-- GIVEN TASK --
Start at the line containing "bpy.context.view_layer.update()", stop at the line containing "before = set(bpy.data.objects)", and set down every line in that stretch exactly as written, and nothing else.
________
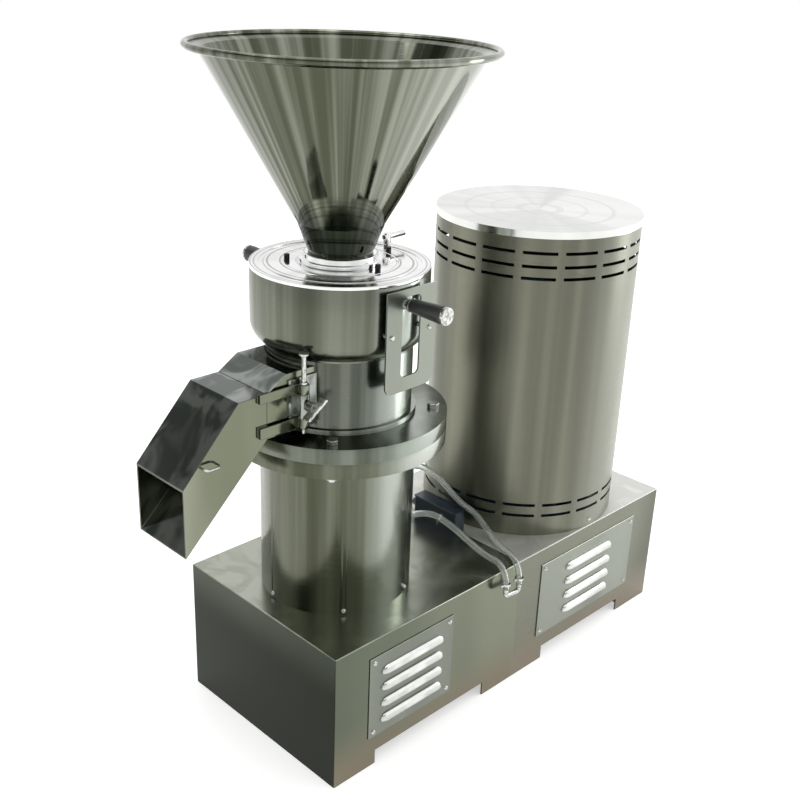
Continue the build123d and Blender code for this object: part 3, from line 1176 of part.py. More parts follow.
# Motor cover: rolled sheet with rows of cooling slots below its top and above its foot
slot_levels = [COVER_TOP - drop for drop in SLOT_ROWS_TOP] + [BASE_HEIGHT + rise for rise in SLOT_ROWS_BOTTOM]
with BuildPart() as motor_cover:
    with BuildSketch(level(motor_x, 0, BASE_HEIGHT)):
        Circle(cover_radius)
        Circle(cover_radius - COVER_SHEET, mode=Mode.SUBTRACT)
    extrude(amount=COVER_TOP - BASE_HEIGHT)
    for z in slot_levels:
        with BuildSketch(level(motor_x, 0, z - SLOT_HEIGHT / 2)):
            for i in range(SLOT_COUNT):
                begin = SLOT_START + 360 * i / SLOT_COUNT
                near = cover_radius - 2 * COVER_SHEET
                far = cover_radius + 2 * COVER_SHEET
                with BuildLine():
                    inner_arc = CenterArc((0, 0), near, begin, SLOT_ARC)
                    outer_arc = CenterArc((0, 0), far, begin, SLOT_ARC)
                    Line(inner_arc @ 0, outer_arc @ 0)
                    Line(inner_arc @ 1, outer_arc @ 1)
                make_face()
        extrude(amount=SLOT_HEIGHT, mode=Mode.SUBTRACT)
    for i in range(COVER_SCREW_COUNT):
        azimuth = COVER_SCREW_AZIMUTH + 360 * i / COVER_SCREW_COUNT
        with BuildSketch(radial(motor_x, azimuth, cover_radius - 2 * COVER_SHEET, BASE_HEIGHT + COVER_SCREW_HEIGHT)):
            Circle(SCREW_HOLE_RADIUS)
        extrude(amount=3 * COVER_SHEET, mode=Mode.SUBTRACT)
save(motor_cover, "motor_cover")

with BuildPart() as motor_cover_lid:
    with BuildSketch(motor_section):
        lip = cover_radius + COVER_LID_LIP
        border = cover_radius - COVER_LID_BORDER
        Polygon((0, COVER_TOP - COVER_LID_DISH), (border, COVER_TOP), (cover_radius, COVER_TOP),
                (cover_radius, COVER_TOP - COVER_LID_SKIRT), (lip, COVER_TOP - COVER_LID_SKIRT),
                (lip, COVER_LID_TOP), (border, COVER_TOP + COVER_LID_SHEET),
                (0, COVER_TOP + COVER_LID_SHEET - COVER_LID_DISH), align=None)
    revolve(axis=motor_axis)
save(motor_cover_lid, "motor_cover_lid")

with BuildPart() as cover_screws:
    for i in range(COVER_SCREW_COUNT):
        azimuth = COVER_SCREW_AZIMUTH + 360 * i / COVER_SCREW_COUNT
        seat = radial(motor_x, azimuth, cover_radius, BASE_HEIGHT + COVER_SCREW_HEIGHT)
        with BuildSketch(seat):
            Circle(SCREW_HEAD_RADIUS)
        extrude(amount=SCREW_HEAD_HEIGHT, taper=25)
        with BuildSketch(seat):
            Circle(SCREW_SHANK_RADIUS)
        extrude(amount=-SCREW_SHANK_LENGTH)
save(cover_screws, "cover_screws")

# Junction box with its lid line and cable gland
box_x = motor_x - cover_radius - BOX_TO_COVER - BOX_DEPTH / 2
with BuildPart() as junction_box:
    with BuildSketch(level(box_x, BOX_Y, BASE_HEIGHT)):
        RectangleRounded(BOX_DEPTH, BOX_LENGTH, BOX_CORNER)
    extrude(amount=BOX_HEIGHT - BOX_LID)
    with BuildSketch(level(box_x, BOX_Y, BASE_HEIGHT + BOX_HEIGHT - BOX_LID)):
        RectangleRounded(BOX_DEPTH + 2 * BOX_LID_EDGE, BOX_LENGTH + 2 * BOX_LID_EDGE, BOX_CORNER)
    extrude(amount=BOX_LID)
    with BuildSketch(Plane(origin=(box_x, BOX_Y + BOX_LENGTH / 2, BASE_HEIGHT + BOX_HEIGHT / 2),
                           x_dir=(1, 0, 0), z_dir=(0, 1, 0))):
        RegularPolygon(GLAND_RADIUS, 6)
    extrude(amount=GLAND_LENGTH)
save(junction_box, "junction_box")

# Water nozzles on the column, each with a nut and a spigot for its hose
supply_seat = radial(mill_x, SUPPLY_NOZZLE_AZIMUTH, 0, SUPPLY_NOZZLE_LEVEL)
return_seat = radial(mill_x, RETURN_NOZZLE_AZIMUTH, 0, RETURN_NOZZLE_LEVEL)
nozzle_end = COLUMN_RADIUS + NOZZLE_REACH
with BuildPart() as hose_nozzles:
    for seat in (supply_seat, return_seat):
        with BuildSketch(seat.offset(COLUMN_RADIUS - COLUMN_WALL)):
            RegularPolygon(NOZZLE_NUT_RADIUS, 6)
        extrude(amount=COLUMN_WALL + NOZZLE_NUT_LENGTH)
        with BuildSketch(seat.offset(COLUMN_RADIUS)):
            Circle(HOSE_RADIUS)
        extrude(amount=NOZZLE_REACH)
    with BuildSketch(level(mill_x, 0, BASE_HEIGHT)):
        Circle(COLUMN_RADIUS)
    extrude(amount=COLUMN_TOP - BASE_HEIGHT, mode=Mode.SUBTRACT)
save(hose_nozzles, "hose_nozzles")


# Clear water hoses that hang over the front edge of the base
def hose_radii(points):
    """The largest arc that the two runs beside each corner allow."""
    radii = []
    for before, corner, after in zip(points, points[1:], points[2:]):
        into = Vector(*corner) - Vector(*before)
        out = Vector(*after) - Vector(*corner)
        turn = into.get_angle(out)
        radii.append(0.45 * min(into.length, out.length) / tan(radians(turn / 2)))
    return radii


def hose(points):
    """Round hose along straight runs joined by tangent arcs."""
    radii = hose_radii(points)
    heading = Vector(*points[1]) - Vector(*points[0])
    with BuildPart() as tube:
        with BuildLine() as route:
            FilletPolyline(*points, radius=radii)
        with BuildSketch(Plane(origin=points[0], z_dir=heading)):
            Circle(HOSE_RADIUS)
        sweep()
    run = pi * HOSE_RADIUS ** 2 * route.wires()[0].length
    print("hose length", round(route.wires()[0].length, 1), "volume ratio", round(tube.part.volume / run, 4))
    print("hose radii", [round(radius, 1) for radius in radii])
    return tube


def nozzle_point(seat, reach):
    """A point on a nozzle's axis at a distance from the mill axis."""
    point = seat.origin + seat.z_dir * reach
    return (point.X, point.Y, point.Z)


supply_points = [nozzle_point(supply_seat, nozzle_end), nozzle_point(supply_seat, nozzle_end + HOSE_LEAD),
                 (18, -86, 319), (27, -128, 296), (33, -163, 281), (36, -194.6, 280), (31, -218, 258),
                 (31, -218, 236)]
return_points = [nozzle_point(return_seat, nozzle_end), nozzle_point(return_seat, nozzle_end + HOSE_LEAD),
                 (55, -14, 382), (88, -42, 325), (114, -62, 303), (110, -104, 277), (92, -150, 271),
                 (74, -194.6, 280), (68, -218, 257), (68, -218, 232)]
save(hose(supply_points), "supply_hose")
save(hose(return_points), "return_hose")

# Joiner between the hose ends, and the wing clamps round the hoses
supply_end = supply_points[-1]
return_end = return_points[-1]
with BuildPart() as hose_joiner:
    with BuildLine():
        FilletPolyline(supply_end, (supply_end[0], supply_end[1], supply_end[2] - JOINER_DROP),
                       (return_end[0], return_end[1], return_end[2] - JOINER_DROP), return_end,
                       radius=JOINER_RADIUS + EDGE_BREAK)
    with BuildSketch(level(*supply_end)):
        Circle(JOINER_RADIUS)
    sweep()
save(hose_joiner, "hose_joiner")


def clamp_place(points, index):
    """The middle of one straight run of a hose, as a plane across it."""
    begin = Vector(*points[index])
    end = Vector(*points[index + 1])
    return Plane(origin=(begin + end) / 2, z_dir=end - begin)


with BuildPart() as hose_clamps:
    for place in (clamp_place(supply_points, 1), clamp_place(supply_points, 6), clamp_place(return_points, 8)):
        with BuildSketch(place.offset(-CLAMP_WIDTH / 2)):
            Circle(CLAMP_RADIUS)
            with Locations((CLAMP_RADIUS + CLAMP_WING / 2 - EDGE_BREAK, 0)):
                Rectangle(CLAMP_WING, CLAMP_WING_SHEET)
            Circle(HOSE_RADIUS + SEAT_GAP, mode=Mode.SUBTRACT)
        extrude(amount=CLAMP_WIDTH)
save(hose_clamps, "hose_clamps")
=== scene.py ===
from math import cos, pi, radians, sin, sqrt

import bmesh
import bpy
from mathutils import Matrix, Vector


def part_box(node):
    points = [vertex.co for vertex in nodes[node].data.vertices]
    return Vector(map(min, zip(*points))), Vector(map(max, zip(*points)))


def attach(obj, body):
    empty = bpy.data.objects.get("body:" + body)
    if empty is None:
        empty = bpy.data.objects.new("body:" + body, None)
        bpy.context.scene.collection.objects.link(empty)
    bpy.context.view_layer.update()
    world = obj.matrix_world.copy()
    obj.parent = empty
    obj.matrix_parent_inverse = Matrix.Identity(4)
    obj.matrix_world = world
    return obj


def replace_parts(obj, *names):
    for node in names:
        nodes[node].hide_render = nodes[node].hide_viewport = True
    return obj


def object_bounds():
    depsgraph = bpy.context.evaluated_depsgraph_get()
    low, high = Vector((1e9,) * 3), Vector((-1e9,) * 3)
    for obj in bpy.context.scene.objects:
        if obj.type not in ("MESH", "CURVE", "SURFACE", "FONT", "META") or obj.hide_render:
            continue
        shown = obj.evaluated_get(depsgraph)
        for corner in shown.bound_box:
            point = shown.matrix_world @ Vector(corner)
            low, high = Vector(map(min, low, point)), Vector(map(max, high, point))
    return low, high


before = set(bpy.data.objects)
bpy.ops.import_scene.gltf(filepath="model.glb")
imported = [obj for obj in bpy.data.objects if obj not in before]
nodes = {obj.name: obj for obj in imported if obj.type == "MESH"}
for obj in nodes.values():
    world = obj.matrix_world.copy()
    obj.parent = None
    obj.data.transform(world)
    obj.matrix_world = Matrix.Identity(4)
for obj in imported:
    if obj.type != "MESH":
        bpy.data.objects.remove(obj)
cad_low, cad_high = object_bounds()


# Studio: a plain pale floor under a soft sky, white all round the horizon and dim only high on the
# chute's side, with one tall soft lamp on the motor's side and a wide one overhead.
def tone(red, green, blue):
    """A display colour, 0 to 255, as the linear values that shaders take."""
    return tuple((value / 255) ** 2.2 for value in (red, green, blue)) + (1.0,)


def put(tree, kind, sources=None, **settings):
    """Adds a shader node with its settings, and its inputs as values or as other nodes' outputs."""
    made = tree.nodes.new("ShaderNode" + kind)
    for key, value in settings.items():
        setattr(made, key, value)
    for key, source in (sources or {}).items():
        if isinstance(source, bpy.types.NodeSocket):
            tree.links.new(source, made.inputs[key])
        else:
            made.inputs[key].default_value = source
    return made


def ramp_between(tree, value, low, high, start=0.0, end=1.0):
    """A value mapped smoothly from one range to another."""
    return put(tree, "MapRange", {"Value": value, "From Min": low, "From Max": high,
                                  "To Min": start, "To Max": end}, interpolation_type="SMOOTHSTEP").outputs[0]


def mesh_piece(name, mesh, body, material, smooth=True):
    """Links a finished bmesh as an object that rides on a body, with its material."""
    data = bpy.data.meshes.new(name)
    mesh.normal_update()
    mesh.to_mesh(data)
    mesh.free()
    piece = bpy.data.objects.new(name, data)
    bpy.context.scene.collection.objects.link(piece)
    data.materials.append(material)
    for face in data.polygons:
        face.use_smooth = smooth
    if body:
        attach(piece, body)
    return piece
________
-- COMPLETED EXERCISE --
    bpy.context.view_layer.update()
    world = obj.matrix_world.copy()
    obj.parent = empty
    obj.matrix_parent_inverse = Matrix.Identity(4)
    obj.matrix_world = world
    return obj


def replace_parts(obj, *names):
    for node in names:
        nodes[node].hide_render = nodes[node].hide_viewport = True
    return obj


def object_bounds():
    depsgraph = bpy.context.evaluated_depsgraph_get()
    low, high = Vector((1e9,) * 3), Vector((-1e9,) * 3)
    for obj in bpy.context.scene.objects:
        if obj.type not in ("MESH", "CURVE", "SURFACE", "FONT", "META") or obj.hide_render:
            continue
        shown = obj.evaluated_get(depsgraph)
        for corner in shown.bound_box:
            point = shown.matrix_world @ Vector(corner)
            low, high = Vector(map(min, low, point)), Vector(map(max, high, point))
    return low, high


before = set(bpy.data.objects)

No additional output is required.